Jean-Thomas está apreensivo quanto aos rumos do cinema brasileiro. “É uma atividade econômica importante, além do valor cultural. Está sendo criminalizada.” Ele busca alternativas de diálogo. “O cinema brasileiro está num grande momento de reconhecimento internacional. Não deveria ser tratado assim.”
Nessas três décadas, ele já trouxe grandes nomes do cinema a São Paulo. “Daria um livro. Trouxemos gente que diziam que era arrogante, difícil, mas o amor pelo cinema sempre falou mais forte.” Na Reserva, ele terminou abrindo um restaurante sofisticado. “Aprendi que o bom filme é para ser discutido com uma taça de bom vinho, uma boa refeição. O programa fica completo.” O conceito passa ao largo da fórmula pipoca + refrigerante.
Era um sonho que agora se realiza. A cada filme com Juliette Binoche que lançava no Brasil, Jean-Thomas fazia o convite. Finalmente, no 30º, ela aceitou. Vem relançar A Liberdade É Azul. A Imovision ainda negocia uma forma de se juntar à distribuição do novo Hirokazu Kore-eda, A Verdade – já adquirido por outro distribuidor. Juliette, depois do Brasil, vai a Macau, para o lançamento internacional do filme no festival da China. The Truth, primeiro filme em língua inglesa do autor japonês – que venceu a Palma de Ouro com Assunto de Família – reúne duas grandes estrelas, Juliette e Catherine Deneuve.
Jean-Thomas – a Imovision – distribuiu muitos filmes da Deneuve. O que pensa Juliette desse encontro com a eterna Bela da Tarde? “Era menina quando vi Pele de Asno (de Jacques Demy), que marcou minha descoberta de Catherine. Sempre me senti próxima dela, mas também muito distante, porque Catherine é alguém que impõe distância entre as pessoas e ela.

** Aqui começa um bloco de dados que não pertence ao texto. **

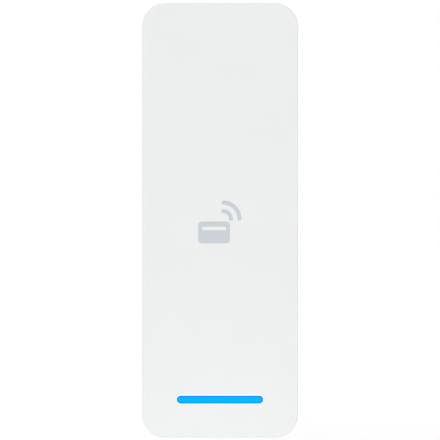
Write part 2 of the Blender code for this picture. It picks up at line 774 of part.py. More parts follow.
def tamper_plunger():
    """The sprung plunger that feels the wall through the plate, with its spring and switch."""
    x, z = TAMPER_PLACE
    switch("tamper_switch", TAMPER_PLACE, mm(2.3), mm(-11.4), mm(1.1))

    stem, collar, pin = mm(0.9), mm(2.2), mm(1.5)
    profile = [
        (0, 0),
        (stem, 0),
        (stem, mm(4.8)),
        (collar, mm(4.8)),
        (collar, mm(5.8)),
        (pin, mm(5.8)),
        (pin, mm(11.9)),
        (pin - mm(0.4), mm(12.3)),
        (0, mm(12.3)),
    ]
    turned("tamper_plunger", profile, (x, mm(-12.6), z), "black_plastic")

    coil_spring("tamper_spring", (x, mm(-11.1), z), mm(3.0), mm(1.55), mm(0.2), turns=3.5)


def coil_spring(name, start, length, coil_radius, wire_radius, turns, steps_per_turn=12):
    """A compression spring of round wire, wound along +Y from its start."""
    curve = bpy.data.curves.new(name, "CURVE")
    curve.dimensions = "3D"
    curve.bevel_depth = wire_radius
    curve.bevel_resolution = 1
    curve.use_fill_caps = True
    steps = int(turns * steps_per_turn)
    spline = curve.splines.new("POLY")
    spline.points.add(steps)
    for step, point in enumerate(spline.points):
        angle = 2 * math.pi * step / steps_per_turn
        along = length * step / steps
        point.co = (coil_radius * math.cos(angle), along, coil_radius * math.sin(angle), 1)
    curve.materials.append(material("spring_steel"))
    spring = bpy.data.objects.new(name, curve)
    spring.location = start
    bpy.context.scene.collection.objects.link(spring)


# --- Fasteners -------------------------------------------------------------------------------


def screws():
    """The screws of the casing and of both boards."""
    casing_head = FLOOR_BACK_Y + GAP
    sets = (
        # name, places, y under the head, which way the head faces,
        # then head radius and height, shank radius and length, radius of the six-lobe drive
        ("housing_screw", HOUSING_SCREWS, casing_head, 1, mm(2.2, 1.3, 1.0, 9.0, 0.9)),
        ("board_screw", BOARD_SCREWS, FRONT_PARTS_Y, -1, mm(1.7, 0.9, 0.8, 6.0, 0.7)),
        ("led_board_screw", LED_BOARD_SCREWS, LED_BOARD_FRONT_Y - GAP, -1, mm(1.2, 0.8, 0.7, 4.5, 0.5)),
    )
    tip, edge, drive_depth = mm(0.5, 0.3, 0.5)
    for name, places, y, facing, (head_radius, head_height, shank_radius, length, drive) in sets:
        profile = [
            (0, -length),
            (shank_radius - tip, -length),
            (shank_radius, -length + tip),
            (shank_radius, 0),
            (head_radius, 0),
            (head_radius, head_height - edge),
            (head_radius - edge, head_height),
            (0, head_height),
        ]
        profile = [(radius, facing * along) for radius, along in profile]
        recess = star(drive, drive * 0.7, steps=1)
        ends = sorted((y + facing * (head_height - drive_depth), y + facing * (head_height + edge)))
        for number, (x, z) in enumerate(places, 1):
            screw = turned(f"{name}_{number}", profile, (x, y, z), "zinc_steel", segments=12)
            cut(screw, prism(f"{name}_drive_{number}", recess, *ends, "zinc_steel", at=(x, z)))


def security_screw():
    """The screw that clamps the housing to the plate's flange, with its washer."""
    head_low, head_high, tip_z = mm(-65.2), mm(-63.9), mm(-57.0)
    dome = mm(0.5)
    profile = [
        (0, head_low),
        (LOCK_HEAD_RADIUS - dome, head_low),
        (LOCK_HEAD_RADIUS - dome * 0.3, head_low + dome * 0.35),
        (LOCK_HEAD_RADIUS, head_low + dome),
        (LOCK_HEAD_RADIUS, head_high),
        (LOCK_SHANK_RADIUS, head_high),
        (LOCK_SHANK_RADIUS, tip_z - mm(0.4)),
        (LOCK_SHANK_RADIUS - mm(0.4), tip_z),
        (0, tip_z),
    ]
    profile = [(radius, along - head_high) for radius, along in profile]
    location = (0, LOCK_Y, head_high)
    screw = turned("security_screw", profile, location, "stainless_steel", axis="Z", segments=20)
    pin = circle(mm(0.4), 8)
    recess = star(mm(1.5), mm(1.1), steps=2)
    socket_floor = head_low + mm(0.8)
    ends = (head_low - OVERLAP, socket_floor)
    at = (0, LOCK_Y)
    cut(screw, prism("security_drive", recess, *ends, "stainless_steel", "Z", [pin], at))

    hole, rim, thickness = mm(1.7, 2.9, 0.4)
    ring = [(hole, 0), (rim, 0), (rim, thickness), (hole, thickness)]
    place = (0, LOCK_Y, mm(-63.6))
    washer = turned("screw_washer", ring, place, "stainless_steel", axis="Z", segments=20)
    attach(screw, washer)


# --- Wall plate ------------------------------------------------------------------------------


def wall_plate():
    """The steel plate that is screwed to the wall, with its hooks, flange and pressed-in nut."""
    height = PLATE_TOP_Z - PLATE_BOTTOM_Z
    middle_z = (PLATE_TOP_Z + PLATE_BOTTOM_Z) / 2
    bend = mm(0.9)  # of the middle of the sheet
    half = PLATE_THICKNESS / 2
    outline = rounded_rect(2 * PLATE_HALF_WIDTH, height, PLATE_CORNER_RADIUS, 6, centre=(0, middle_z))
    slot_width, slot_length = mm(3.9), mm(9)
    holes = [
        rounded_rect(slot_width, slot_length, slot_width / 2, 4, centre=(0, WALL_SCREW_SPACING / 2)),
        rounded_rect(slot_width, slot_length, slot_width / 2, 4, centre=(0, -WALL_SCREW_SPACING / 2)),
        rounded_rect(mm(17), mm(20.5), mm(3), 4, centre=mm(0, -25.3)),
        circle(mm(2.6), 16, TAMPER_PLACE),
    ]
    holes += [circle(mm(1.8), 12, mm(x, z)) for x in (-14, 14) for z in (-50, 50)]
    plate = prism("wall_plate", outline, -PLATE_THICKNESS, 0, "stainless_steel", holes=holes)

    # The hooks and the flange are tongues of the same sheet, bent towards the reader
    root = mm(4)  # how far each tongue's outline reaches into the flat of the plate
    arm_z = PLATE_TOP_Z - half
    hook_corners = [
        (-half, PLATE_TOP_Z - root),
        (-half, arm_z),
        (-HOOK_REACH, arm_z),
        (-HOOK_REACH, HOOK_TOP_Z),
    ]
    hook = strip(rounded_path(hook_corners, bend), PLATE_THICKNESS)
    for label, x in (("hook_left", -HOOK_X), ("hook_right", HOOK_X)):
        start, end = x - HOOK_WIDTH / 2, x + HOOK_WIDTH / 2
        join(plate, prism(label, hook, start, end, "stainless_steel", axis="X"))

    flange_z = PLATE_BOTTOM_Z + half
    flange_corners = [(-half, PLATE_BOTTOM_Z + root), (-half, flange_z), (-FLANGE_REACH, flange_z)]
    flange = strip(rounded_path(flange_corners, bend), PLATE_THICKNESS)
    ends = (-FLANGE_WIDTH / 2, FLANGE_WIDTH / 2)
    join(plate, prism("flange", flange, *ends, "stainless_steel", axis="X"))
    flange_top = PLATE_BOTTOM_Z + PLATE_THICKNESS
    ends = (PLATE_BOTTOM_Z - OVERLAP, flange_top + OVERLAP)
    cut(plate, rod("flange_hole", mm(2.1), *ends, "stainless_steel", "Z", (0, LOCK_Y)))

    # The nut's collar fits the flange's hole, and its body stands on the flange
    bore, collar, body = mm(1.6, 1.95, 2.9)
    collar_end, top = mm(-0.8, 2.3)
    ring = [
        (bore, collar_end),
        (collar, collar_end),
        (collar, GAP),
        (body, GAP),
        (body, top),
        (bore, top),
    ]
    turned("clinch_nut", ring, (0, LOCK_Y, flange_top), "zinc_steel", axis="Z", segments=20)


# --- Assembly --------------------------------------------------------------------------------


def clear_scene():
    """Removes whatever the open file holds."""
    for old in list(bpy.data.objects):
        bpy.data.objects.remove(old)


def build_reader():
    """Everything that comes off the wall as one piece, hung from an empty on the swing's axis."""
    front_cover()
    rear_housing()
    body_gasket()
    housing_trim()
    light_bar()
    antenna()
    main_board()
    packages()
    capacitors()
    buzzer()
    flex_cable()
    network_socket()
    reset_button()
    tamper_plunger()
    screws()
    pieces = [piece for piece in bpy.data.objects if piece.parent is None]
    swing_axis = bpy.data.objects.new("swing_axis", None)
    swing_axis.location = SWING_AXIS
    bpy.context.scene.collection.objects.link(swing_axis)
    for piece in pieces:
        attach(piece, swing_axis)


def main():
    clear_scene()
    build_reader()
    wall_plate()
    security_screw()


main()
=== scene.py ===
"""The looks of a slim wall-mounted card reader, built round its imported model.

Frame: metres, +Z up, the wall is the plane y = 0 and the face looks along -Y. The camera looks
straight at the face. Lengths are written with mm(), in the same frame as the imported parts.
"""

import itertools
import json
import math
import random

import bmesh
import bpy
from mathutils import Matrix, Vector


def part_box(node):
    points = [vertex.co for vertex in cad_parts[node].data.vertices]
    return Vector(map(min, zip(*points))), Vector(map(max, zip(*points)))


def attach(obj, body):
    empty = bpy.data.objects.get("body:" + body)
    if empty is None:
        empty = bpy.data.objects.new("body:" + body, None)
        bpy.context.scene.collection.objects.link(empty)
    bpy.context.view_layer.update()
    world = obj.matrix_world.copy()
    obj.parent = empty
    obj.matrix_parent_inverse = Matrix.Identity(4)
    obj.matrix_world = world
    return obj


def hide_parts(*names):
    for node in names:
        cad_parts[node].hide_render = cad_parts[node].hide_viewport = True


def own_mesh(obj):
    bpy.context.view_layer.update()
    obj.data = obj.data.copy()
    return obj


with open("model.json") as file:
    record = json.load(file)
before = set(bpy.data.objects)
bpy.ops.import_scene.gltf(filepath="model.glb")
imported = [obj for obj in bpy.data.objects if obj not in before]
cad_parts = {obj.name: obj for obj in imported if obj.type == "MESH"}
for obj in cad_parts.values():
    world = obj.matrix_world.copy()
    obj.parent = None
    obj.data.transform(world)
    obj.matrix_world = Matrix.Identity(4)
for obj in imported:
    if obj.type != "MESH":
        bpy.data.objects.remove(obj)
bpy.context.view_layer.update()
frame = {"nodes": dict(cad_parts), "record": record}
nodes = frame["nodes"]
slot_of = {row["node"]: row["material_slot"] for row in frame["record"]["subparts"]}
groups = frame["record"]["behaviour"]["bodies"]
body_of = {node: body for body, members in groups.items() for node in members}


def mm(*values):
    """Millimetres as metres: one number, or a tuple of several."""
    metres = tuple(value / 1000 for value in values)
    return metres if len(metres) > 1 else metres[0]


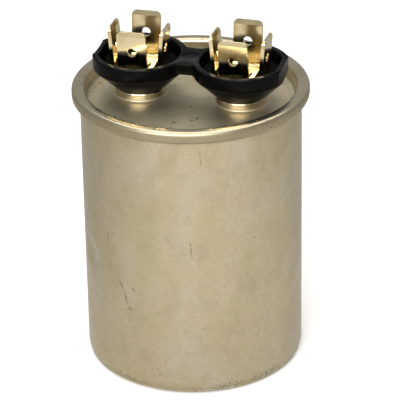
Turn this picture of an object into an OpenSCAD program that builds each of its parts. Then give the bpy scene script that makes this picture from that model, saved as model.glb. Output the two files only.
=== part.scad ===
// Motor run capacitor: a sealed round aluminium can with two quick-connect terminals.
// Millimetres. Origin at the middle of the base, +Z up, +X along the line of the terminals.

/* [Can] */
// Outside diameter of the can body
can_d = 47.4; // [46:0.1:56]
// Height over the rolled seam
can_h = 63.5; // [56:0.5:100]
// Thickness of the can wall
can_wall = 0.4; // [0.3:0.05:0.5]
// Thickness of the can base
can_base = 0.6; // [0.4:0.1:1]
// Outside radius between base and wall
can_corner_r = 2.4; // [1.6:0.1:3.2]
// Distance by which the wall steps in at the neck under the seam
neck_in = 0.15; // [0.12:0.01:0.3]
// Height of the neck's slope
neck_h = 0.6; // [0.4:0.1:1.2]

/* [Double seam] */
// Height of the seam
seam_h = 2.75; // [2.6:0.05:3.2]
// Play between the folded layers
seam_gap = 0.15; // [0.1:0.01:0.16]
// Room for sealing compound under the crown
compound_gap = 0.2; // [0.14:0.02:0.26]
// Height by which the two hooks stop short of the folds
hook_gap = 0.15; // [0.1:0.05:0.2]
// Inside radius of the crown's two corners
crown_r = 0.45; // [0.42:0.01:0.6]

/* [Cover] */
// Thickness of the cover sheet
cover_t = 0.5; // [0.45:0.05:0.6]
// Depth of the panel below the crown
panel_depth = 3.5; // [3.4:0.1:6]
// Radius between panel and upright wall
panel_r = 0.7; // [0.5:0.1:1.2]
// Outside diameter of the two drawn bosses
boss_d = 10.9; // [10.8:0.1:12]
// Height of the bosses above the panel
boss_h = 1.9; // [1.7:0.1:2.6]
// Radius at the foot of a boss
boss_foot_r = 0.4; // [0.2:0.1:0.6]
// Radius at the shoulder of a boss
boss_shoulder_r = 0.5; // [0.5:0.05:0.7]
// Diameter of the hole in each boss
boss_hole_d = 6.6; // [6.2:0.1:7]

/* [Terminal cup] */
// Distance between the two terminals
pitch = 22.2; // [21.6:0.1:24]
// Outside diameter of each cup
cup_d = 20.4; // [19.6:0.1:21]
// Height of the cup's rim above the bosses
cup_h = 7.6; // [7:0.1:9]
// Height of the upright band under the rim
band_h = 3; // [2.8:0.1:3.6]
// Thickness of the round walls at the rim
cup_wall = 1.4; // [1.1:0.1:1.6]
// Length over the two cut-off ends
cup_l = 40.7; // [40:0.1:42]
// Thickness of the flat end walls
end_wall = 1; // [0.8:0.1:1.4]
// Thickness of the cup floor
floor_t = 3; // [2.6:0.1:3.4]
// Diameter of the flat floor inside
floor_d = 14; // [13.2:0.1:14.6]
// Depth of the bridge between the cups, front to back
bridge_w = 8.9; // [7:0.1:11]
// Height of the bridge
bridge_h = 2.6; // [2:0.1:2.8]
// Radius of the hollow corners beside the bridge
bridge_r = 1.2; // [0.8:0.1:1.4]
// Rounding of the rim edges
rim_r = 0.35; // [0.2:0.05:0.5]
// Diameter of the round gate recess on the bridge
gate_d = 3.8; // [3:0.1:4.6]
// Depth of the gate recess
gate_depth = 0.2; // [0.1:0.05:0.4]

/* [Tab strips] */
// Width of a blade (quarter-inch quick connect)
tab_w = 6.35; // [6:0.05:6.5]
// Thickness of the strip
tab_t = 0.8; // [0.6:0.05:0.85]
// Height of a strip from its underside to its tips
tab_h = 10.7; // [10:0.1:13]
// Distance between the middles of the front and rear blades at their feet
tab_span_y = 10.4; // [10:0.1:10.8]
// Distance between the middles of the left and right blades at their feet
tab_span_x = 9.9; // [9.6:0.1:10.4]
// Outward lean of each blade, in degrees
tab_lean = 5; // [0:0.5:7]
// Inside radius of the bends
tab_bend_r = 0.5; // [0.3:0.05:0.6]
// Rounding of the tip's corners
tab_tip_r = 1.1; // [0.6:0.1:1.6]
// Thickness taken off each face by the tip's bevel
tab_bevel_t = 0.22; // [0.1:0.02:0.28]
// Length of the tip's bevel
tab_bevel_l = 1; // [0.6:0.1:1.4]
// Diameter of the detent hole
tab_hole_d = 2; // [1.6:0.1:2.4]
// Distance of the detent hole from the tip
tab_hole_drop = 4.7; // [4:0.1:5.2]
// Turn of the left terminal about its rivet, in degrees
left_turn = 0; // [-4:0.5:4]
// Turn of the right terminal about its rivet, in degrees
right_turn = -2; // [-4:0.5:4]

/* [Rivets and seals] */
// Diameter of a rivet's shank
rivet_d = 3.9; // [3:0.1:4.1]
// Play round a rivet's shank
rivet_play = 0.05; // [0.03:0.01:0.1]
// Diameter of the formed head on top
rivet_top_d = 4.8; // [4.6:0.1:5.4]
// Height of the formed head on top
rivet_top_h = 0.45; // [0.3:0.05:0.7]
// Diameter of the head inside the can
rivet_head_d = 6; // [5.4:0.1:6.6]
// Thickness of the head inside the can
rivet_head_h = 0.8; // [0.5:0.1:1.2]
// Thickness of the gasket
gasket_t = 0.6; // [0.4:0.1:0.9]
// Play between moulded parts and the sheet round them
seat_play = 0.1; // [0.05:0.01:0.15]
// Thickness of the inner bushing
bushing_t = 1.2; // [1:0.1:1.6]
// Play between the inner bushing and the wall of its boss
bushing_play = 0.35; // [0.2:0.05:0.5]
// Outside diameter of the inner washer
washer_d = 7.2; // [6.8:0.1:7.4]
// Thickness of the inner washer
washer_t = 0.5; // [0.4:0.1:0.8]

/* [Leads] */
// Thickness of the lead strips
lead_t = 0.3; // [0.2:0.05:0.4]
// Width of the lead strips
lead_w = 3; // [2.4:0.1:3.4]
// Outside diameter of the eye round the rivet
lead_eye_d = 6.8; // [6.4:0.1:7.2]
// Inside radius of the bends
lead_bend_r = 0.6; // [0.4:0.1:0.8]
// Length of the foot that is soldered to the roll
lead_foot = 6; // [4:0.5:8]
// Distance from the can's axis at which the lower lead enters the core
lead_core_x = 1.2; // [0.8:0.1:1.4]

/* [Roll] */
// Diameter of the wound film roll
roll_d = 42; // [38:0.1:42.4]
// Outside diameter of the core tube
core_d = 8; // [7.6:0.1:10]
// Wall of the core tube
core_wall = 1; // [0.6:0.1:1.2]
// Length by which the core tube stands out of the upper contact layer
core_proud = 0.8; // [0.4:0.1:1.4]
// Thickness of the sprayed contact layer at each end
contact_t = 0.6; // [0.4:0.1:1]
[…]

Talvez seja uma estratégia de sobrevivência, porque ela é um mito. A surpresa foi descobrir que Catherine é engraçada e pode se enturmar com a equipe, no set. Não é sempre, mas filmando com um diretor de outra cultura, em outra língua, ela nunca passou para ninguém outra ideia que não a de que deveríamos servir ao filme e às personagens.”